In short, good gameplay can be cheap, but it’s not easy.


This was my oversimplified discussion of how and why we can make more successful games on a shoestring budget. We need to do dosing studies so we can determine and learn more about how much someone needs to play a game in order to see the response that we have targeted with our serious game. We should also make adjustments in our game so that players can play the games to completion. Finally, we should focus on really good gameplay in order to engage players of our serious games as much as possible. It therefore looks like it is going to take researchers working with usability experts in collaboration with game developers and designers to give just the right dose of our serious games to have an impact.

Do any of you out there have any other thoughts? Please feel free to share your comments below.

By pamkato

I am a Harvard- and Stanford-trained Ph.D. psychologist, social entrepreneur, and serious game visionary. I want to work with other people to change the world while having fun doing it.


  1. If serious games are seen as a means to an end, rather than the end unto itself, I think your above points come into sharp focus. As part of some “containing” activity (playing the game within a curriculum for example) they can play one or more of the following roles: introducing concepts, expanding concepts, reinforcing concepts, and assessing learning. I think they are at their greatest risk when they are allowed to “float” around waiting for people to latch on to them without any defined learning objectives (of the player).

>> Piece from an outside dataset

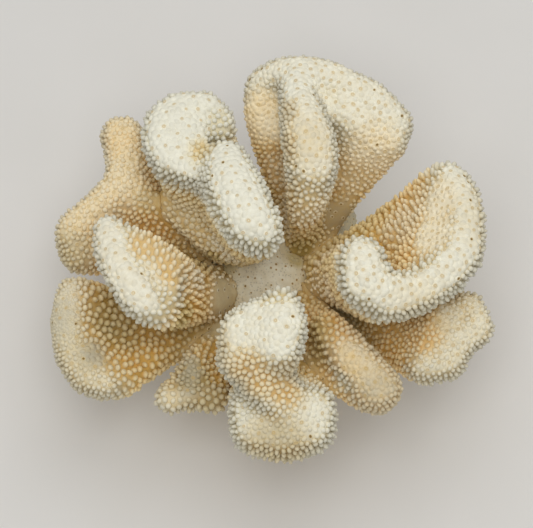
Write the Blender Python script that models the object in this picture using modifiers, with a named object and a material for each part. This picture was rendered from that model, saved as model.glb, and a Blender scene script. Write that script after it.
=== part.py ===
"""Cauliflower coral: the bleached skeleton of a branching reef coral, cut flat where it grew on the rock.

The colony is a low trunk on a lobed foot. Ten flattened branches leave the trunk, each a fan of tapering
fingers that run from one root to a wandering crest. A branch is parted from the trunk at its fork, and from
the neighbours that it grew against. Lengths are in millimetres here, and the objects are made in metres.
The surfaces reach the tips of the warts that cover the branches.
"""

import bmesh
import bpy
from mathutils import Matrix, Vector

MM = 0.001
CORAL_NAME = "cauliflower_coral"

# How a branch is grown from its root to its crest.
CREST_STEP = 5.0      # distance between neighbouring fingers along the crest
FINGER_STEP = 4.0     # distance between neighbouring balls along a finger
WAIST = 0.84          # a finger's girth at its middle, as a share of the even taper
OUT_SHARE = 0.62      # how far out a finger has gone at its control point
UP_SHARE = 0.40       # how far up it has gone there: less than out, so branches curve upwards

# How the balls become one skin.
SKIN_GRAIN = 1.5      # voxel of the remeshed skin
SKIN_SMOOTHING = 8    # rounds of smoothing that melt the balls together
FORK_GAP = 0.3        # clearance left where one piece meets the next
CORNER_TRAVEL = 1.35  # corners of a swollen skin travel this much further than its flat faces need
CUT_WELD = 0.05       # corners that a cut leaves closer together than this become one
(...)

    1. pamkato – I am a Harvard- and Stanford-trained Ph.D. psychologist, social entrepreneur, and serious game visionary. I want to work with other people to change the world while having fun doing it.
      pamkato says:

      I agree. I think you are making the point though that the games really need to have a “home,” say in a curriculum, even before they are made. I think that would be the ideal situation. I agree with you that the more you can specify up front the better. I also think that some things need to float because it is not always apparent what kind of gameplay is going to work to reach the goals. But this is still saying that the goals need to come before the gameplay/development process.